In order to study the effects of nanoparticles (NPs) with different physicochemical properties on cellular viability and structure, Saccharomyces cerevisiae were exposed to different concentrations of TiO2-NPs (1-3 nm), ZnO-NPs (<100 nm), CuO-NPs (<50 nm), their bulk forms, Ag-NPs (10 nm) and single-walled carbon nanotubes (SWCNTs). The GreenScreen assay was used to measure cyto- and genotoxicity, and transmission electron microscopy (TEM) used to assess ultrastructure. CuO-NPs were highly cytotoxic, reducing the cell density by 80% at 9 cm(2)/ml, and inducing lipid droplet formation. Cells exposed to Ag-NPs (19 cm(2)/ml) and TiO2-NPs (147 cm(2)/ml) contained dark deposits in intracellular vacuoles, the cell wall and vesicles, and reduced cell density (40 and 30%, respectively). ZnO-NPs (8 cm(2)/ml) caused an increase in the size of intracellular vacuoles, despite not being cytotoxic. SWCNTs did not cause cytotoxicity or significant alterations in ultrastructure, despite high oxidative potential. Two genotoxicity assays, GreenScreen and the comet assay, produced different results and the authors discuss the reasons for this discrepancy. Classical assays of toxicity may not be the most suitable for studying the effects of NPs in cellular systems, and the simultaneous assessment of other measures of the state of cells, such as TEM are highly recommended.

Citrullination as early-stage indicator of cell response to single-walled carbon nanotubes

Single-walled carbon nanotubes (SWCNTs) have been widely explored as potential technologies for information systems and medical applications. The impact of SWCNTs on human health is of prime concern, if SWCNTs have a future in the manufacturing industry.

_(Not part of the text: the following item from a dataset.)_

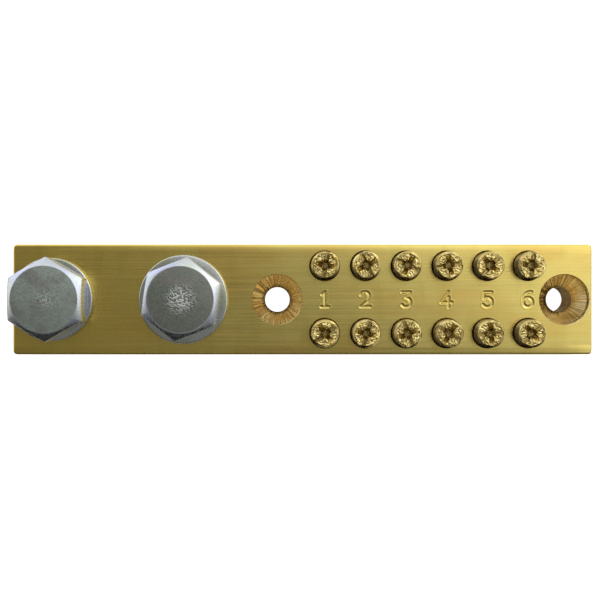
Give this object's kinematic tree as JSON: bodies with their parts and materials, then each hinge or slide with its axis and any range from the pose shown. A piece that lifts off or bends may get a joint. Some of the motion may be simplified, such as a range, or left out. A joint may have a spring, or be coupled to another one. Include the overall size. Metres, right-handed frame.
{
  "type": "earth terminal bar",
  "caption": "Flat brass earth bar with hex-head main bolts at one end, numbered cable ways under paired clamp screws, and countersunk fixing holes.",
  "frame": {"origin": "centre of the bar's flat back face", "axes": "+X along the bar from the main bolts to the numbered ways, +Y towards the rear row of clamp screws, +Z out of the top face"},
  "size_m": [0.1053, 0.02, 0.0169],
  "materials": {
    "bar_brass": "drawn brass with fine lengthwise lines, lightly tarnished",
    "screw_brass": "bright turned brass",
    "bolt_zinc": "zinc-plated steel, dull on top and bright on the chamfers",
    "washer_zinc": "bright zinc-plated steel"
  },
  "bodies": {
    "root": {"bar": "bar_brass", "bolt_left": "bolt_zinc", "bolt_right": "bolt_zinc", "washer_left": "washer_zinc", "washer_right": "washer_zinc", "clamp_screw_front_1": "screw_brass", "clamp_screw_front_2": "screw_brass", "clamp_screw_front_3": "screw_brass", "clamp_screw_front_4": "screw_brass", "clamp_screw_front_5": "screw_brass", "clamp_screw_front_6": "screw_brass", "clamp_screw_rear_1": "screw_brass", "clamp_screw_rear_2": "screw_brass", "clamp_screw_rear_3": "screw_brass", "clamp_screw_rear_4": "screw_brass", "clamp_screw_rear_5": "screw_brass", "clamp_screw_rear_6": "screw_brass"}
  },
  "joints": []
}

This study proposes a novel, inflammation-independent paradigm of toxicity for SWCNTs, identifying the protein citrullination process as early-stage indicator of inflammatory responses of macrophages (THP-1) and of subtle phenotypic damages of lung epithelial (A549) cells following exposure to chemically-treated SWCNTs. Our results showed that, while most of the cellular responses of A549 cells exposed to SWCNTs are different to those of similarly treated THP-1 cells, the protein citrullination process is triggered in a dose- and time-dependent manner in both cell lines, with thresholds comparable between inflammatory (THP-1) and non-inflammatory (A549) cell types. The cellular mechanism proposed herein could have a high impact in predicting the current risk associated with environmental exposure to SWCNTs.